State-supported attackers regularly dump passwords from internal servers accessed by privileged company users such as domain administrators and database administrators. The password-dumping helps give the attackers access to sensitive data. Some of the attack groups carefully remove evidence of their attacks when they have completed their assignments by deleting log files, copies of the data they staged to exfiltrate, and their malware tools, which makes it difficult to determine what the attackers targeted and stole.
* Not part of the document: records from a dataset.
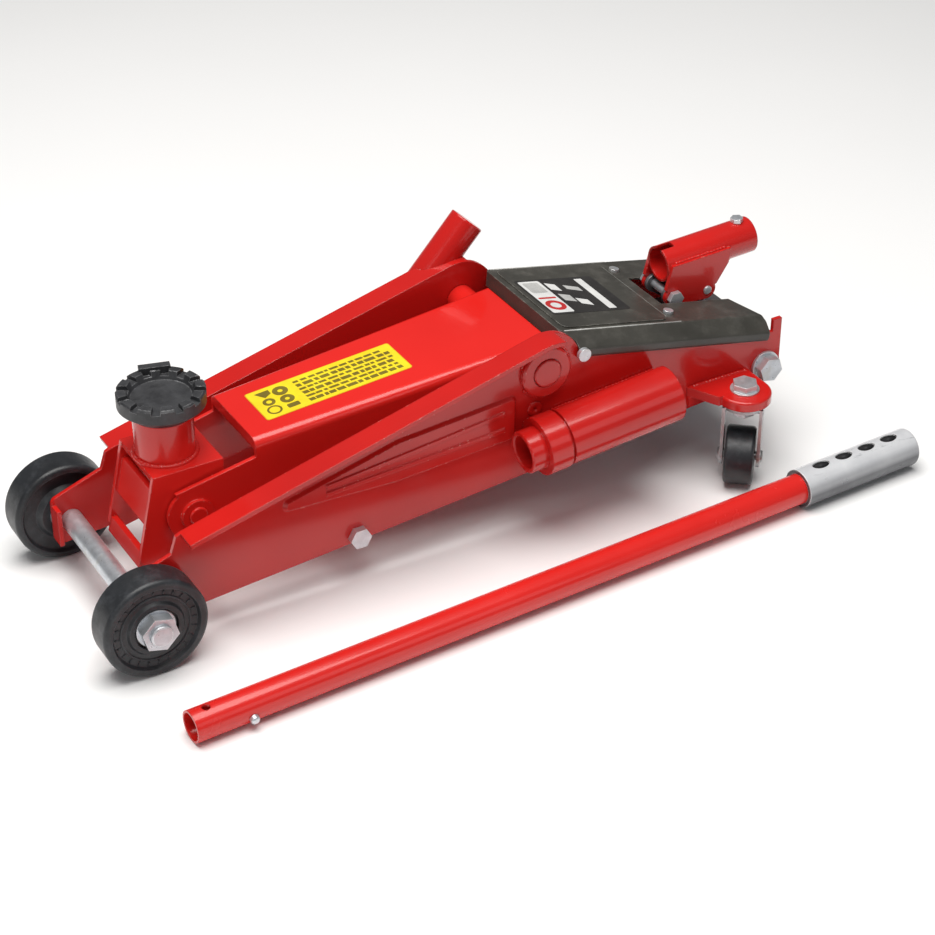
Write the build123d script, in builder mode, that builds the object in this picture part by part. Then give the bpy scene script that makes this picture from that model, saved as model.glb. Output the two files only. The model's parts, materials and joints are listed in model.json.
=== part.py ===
from build123d import *
from math import atan2, cos, degrees, hypot, pi, radians, sin, sqrt, tan
import os

# Hydraulic trolley jack with its loose pump handle. Millimetres.
# The jack is drawn with X = 0 at the front axle, +X towards the saddle, Y = 0 on the
# middle plane with +Y to the left, and Z = 0 on the floor. The row's origin is the middle
# of the whole object's footprint, so every piece is moved there as it is written.

# ---- driving dimensions ---------------------------------------------------------------
PLATE_T = 4  # steel plate
PLATE_IN = 70  # inner faces of the side plates, from the middle plane
PLATE_OUT = PLATE_IN + PLATE_T
FLANGE_OUT = 93  # edge of the outward top flange
FRONT_X = 16  # nose of the side plates
REAR_X = -626  # tail of the side plates
TIE = (-198, 46)  # the spacer bolt between the side plates, X and Z
REAR_BOLT = (-610, 90)  # the bolts into the pump body, X and Z
FIT = 0.05  # radial running clearance of a shaft in its hole

WHEEL_R = 45
WHEEL_IN = 80
WHEEL_W = 30
AXLE_R = 9.5
BUSH_R = 12.5

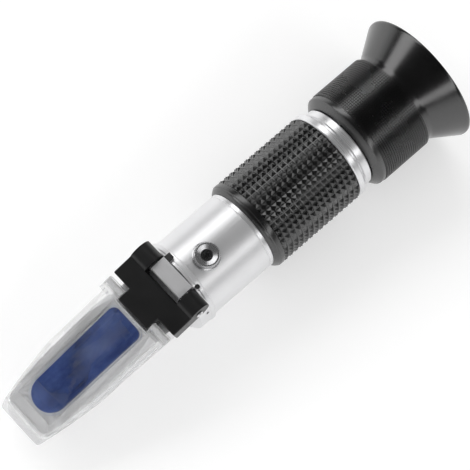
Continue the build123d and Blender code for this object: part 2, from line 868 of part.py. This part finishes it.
def daylight_plate():
    top = plate_seat_height + plate_thickness
    low = plate_seat_height - plate_skirt
    rear_half = tray_rear_half_width + plate_side_gap + plate_wall
    bend_half = tray_bend_half_width + plate_side_gap + plate_wall
    tip_half = tray_nose_half_width + running_gap + plate_tip_wall
    slant = plate_tip_bevel / (top - low)
    # skirt up to the seat's height, then broad side bevels up to the top face, the tip slanted all the way
    base = outline_face(plate_rear, rear_half, tray_bend, bend_half, plate_tip, tip_half, tray_side_bow, plate_tip_rounding)
    edge = outline_face(
        plate_rear, rear_half, tray_bend, bend_half, plate_tip - slant * plate_skirt, tip_half + plate_top_tip_step,
        tray_side_bow, plate_tip_rounding)
    crown = outline_face(
        plate_rear, rear_half - plate_side_bevel, tray_bend, bend_half - plate_bend_bevel, plate_tip - plate_tip_bevel,
        tip_half + plate_top_tip_step, plate_top_bow, plate_tip_rounding)
    shell = loft([Pos(0, 0, low) * base, Pos(0, 0, plate_seat_height) * edge], ruled=True)
    shell += loft([Pos(0, 0, plate_seat_height) * edge, Pos(0, 0, top) * crown], ruled=True)
    # cavity over the tray, with a gap on every side
    cavity = outline_face(
        0, tray_rear_half_width + plate_side_gap, tray_bend, tray_bend_half_width + plate_side_gap, tray_nose + running_gap,
        tray_nose_half_width + running_gap, tray_side_bow, tray_nose_rounding)
    shell -= Pos(0, 0, plate_seat_height) * extrude(cavity, -2 * plate_skirt)
    # raised lip round the window
    lip = extrude(window_face(window_lip_width) - window_face(), window_lip_height)
    shell += Pos(0, 0, top) * lip
    # two knuckles on webs, one at each side of the stem
    inner = stem_width / 2 + knuckle_side_gap
    width = bracket_width / 2 - inner - knuckle_side_gap
    knuckle = cross_rod(knuckle_radius, width)
    web = slab(plate_pin_place, plate_rear + 1, width / 2, plate_seat_height, top)
    for side in (-1, 1):
        place = side * (inner + width / 2)
        shell += Pos(plate_pin_place, place, plate_pin_height) * knuckle
        shell += Pos(0, place, 0) * web
    bore = Pos(plate_pin_place, 0, plate_pin_height) * cross_rod(plate_pin_radius + running_fit, 2 * bracket_width)
    return on_slope(shell - bore)


pieces = {
    "eyecup": eyecup,
    "focus_ring": focus_ring,
    "lens_cell": lens_cell,
    "lens_retainer": lens_retainer,
    "eye_lens": eye_lens,
    "lens_spacer": lens_spacer,
    "field_lens": field_lens,
    "eyepiece_barrel": eyepiece_barrel,
    "focus_key": focus_key,
    "focus_seal": focus_seal,
    "main_tube": main_tube,
    "rear_collar": rear_collar,
    "grip_sleeve": grip_sleeve,
    "front_collar": front_collar,
    "reticle_cell": reticle_cell,
    "reticle_glass": reticle_glass,
    "reticle_ring": reticle_ring,
    "calibration_boss": calibration_boss,
    "calibration_seal": calibration_seal,
    "calibration_screw": calibration_screw,
    "carrier_guide": carrier_guide,
    "lens_carrier": lens_carrier,
    "bimetal_strip": bimetal_strip,
    "strip_screws": strip_screws,
    "objective_cell": objective_cell,
    "objective_lens": objective_lens,
    "light_stop": light_stop,
    "prism_housing": prism_housing,
    "prism_seal": prism_seal,
    "main_prism": main_prism,
    "head_screws": head_screws,
    "hinge_stop": hinge_stop,
    "hinge_pin": hinge_pin,
    "hinge_washers": hinge_washers,
    "hinge_bracket": hinge_bracket,
    "plate_pin": plate_pin,
    "daylight_plate": daylight_plate,
}

os.makedirs("parts", exist_ok=True)
for name, make in pieces.items():
    export_step(make(), f"parts/{name}.step")
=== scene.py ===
import bpy
import bmesh
from math import sin, cos, radians, pi, sqrt
from mathutils import Matrix, Vector


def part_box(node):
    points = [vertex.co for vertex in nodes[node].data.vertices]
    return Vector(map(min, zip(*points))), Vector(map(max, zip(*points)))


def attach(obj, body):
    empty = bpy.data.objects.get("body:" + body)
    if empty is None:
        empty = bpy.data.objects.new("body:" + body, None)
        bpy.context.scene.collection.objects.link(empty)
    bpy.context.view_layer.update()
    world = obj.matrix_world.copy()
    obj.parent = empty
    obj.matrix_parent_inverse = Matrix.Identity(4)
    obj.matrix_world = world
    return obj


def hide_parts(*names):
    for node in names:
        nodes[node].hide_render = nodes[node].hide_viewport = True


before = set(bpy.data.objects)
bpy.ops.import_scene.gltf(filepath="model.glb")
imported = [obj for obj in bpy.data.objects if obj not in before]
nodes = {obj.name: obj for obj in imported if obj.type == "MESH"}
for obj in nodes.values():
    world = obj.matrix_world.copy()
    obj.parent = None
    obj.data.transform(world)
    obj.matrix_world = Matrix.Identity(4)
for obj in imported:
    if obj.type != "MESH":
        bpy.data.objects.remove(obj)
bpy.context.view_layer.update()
print("frame loaded:", len(nodes), "nodes")

mm = 0.001


# camera, lamps, room and floor

camera = {
    "focal": 194.55,        # mm
    "sensor": 36,           # mm
    "distance": 790.0,      # mm from the middle of the barrel
    "station": 80.05,       # mm from the eyecup rim
    "picture turn": 40.7,   # degrees the barrel climbs across the picture
    "tilt": 14.5,           # degrees the eyecup end falls away
    "roll": 12.0,           # degrees the plate side turns to the upper left
    "offset": 0.31,         # mm the barrel passes below the middle
    "clip": (0.05, 10),     # m
}


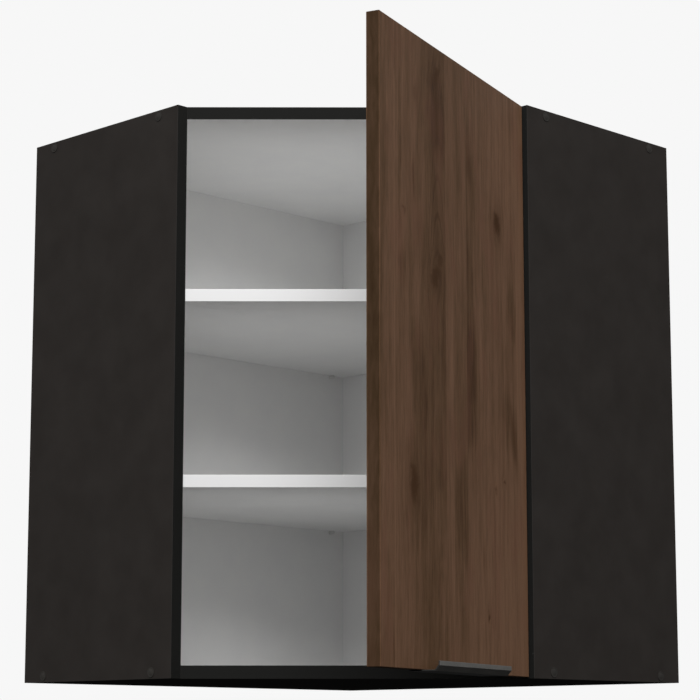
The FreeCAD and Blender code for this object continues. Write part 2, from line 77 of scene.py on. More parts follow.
class Value:
    """A socket. An expression on values adds the Math nodes that work it out."""

    def __init__(self, nodes, socket):
        self.nodes = nodes
        self.socket = socket

    def math(self, operation, *numbers):
        return self.nodes.add("ShaderNodeMath", {"operation": operation}, dict(enumerate(numbers)))

    def __add__(self, other):
        return self.math("ADD", self, other)

    def __sub__(self, other):
        return self.math("SUBTRACT", self, other)

    def __rsub__(self, other):
        return self.math("SUBTRACT", other, self)

    def __mul__(self, other):
        return self.math("MULTIPLY", self, other)

    def __truediv__(self, other):
        return self.math("DIVIDE", self, other)

    def __pow__(self, other):
        return self.math("POWER", self, other)

    def __gt__(self, other):
        return self.math("GREATER_THAN", self, other)

    def __lt__(self, other):
        return self.math("LESS_THAN", self, other)

    __radd__ = __add__

    def most(self, other):
        return self.math("MAXIMUM", self, other)

    def size(self):
        return self.math("ABSOLUTE", self)

    def wave(self):
        return self.math("SINE", self)

    def hill(self):
        """e to the minus the value: one where the value is nought, falling off to nought."""
        return self.math("EXPONENT", self * -1)

    def step(self, low, high):
        """Nought below low, one above high and a smooth rise between them, or the other way round."""
        settings = {"interpolation_type": "SMOOTHSTEP"}
        if low < high:
            return self.nodes.add("ShaderNodeMapRange", settings, {0: self, 1: low, 2: high, 3: 0.0, 4: 1.0})
        return self.nodes.add("ShaderNodeMapRange", settings, {0: self, 1: high, 2: low, 3: 1.0, 4: 0.0})


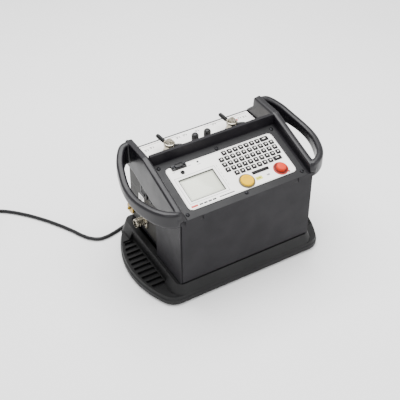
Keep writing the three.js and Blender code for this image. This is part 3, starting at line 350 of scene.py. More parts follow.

U.S. businesses can improve their ability to defend against such state-supported attackers by continually improving their technical and personnel-based defenses. Outside access to the business's network should be controlled through multifactor authentication. Servers that store sensitive data should be identified and segregated from the remainder of the network. Privileged-user access to such servers should be restricted through use of one-time passwords or multifactor authentication. Intrusion detection systems should be tied to security information and event management (SIEM) systems, which should be monitored by a sufficient number of trained security personnel, whether on-site or through an outsourced service. Endpoint monitoring, network monitoring and threat intelligence monitoring should also be components of such layered defenses. These and other tools can give U.S. businesses an increased ability to stop state-supported attack groups before they can successfully access sensitive systems or data.

Although Chinese-supported attack groups broadened their targets in 2015, they are not the only state-supported cyber groups attacking U.S. entities. As an indictment unsealed March 24, 2016, discloses (at paragraphs 27-28), an Iranian Islamic Revolutionary Guard Corp attacker, Hamid Firoozi, repeatedly obtained unauthorized remote access in 2013 to a supervisory control and data acquisition (SCADA) system at the Bowman Dam, which is located 20 miles north of New York City. Firoozi's access to the SCADA system would have generally given him the ability to operate the sluice gate at the dam, but it fortunately had been disconnected for maintenance.

U.S. businesses and other organizations obviously need to continue to improve their ability to detect and stop cyber attacks, including state-sponsored attacks. The attacks are likely to continue to escalate.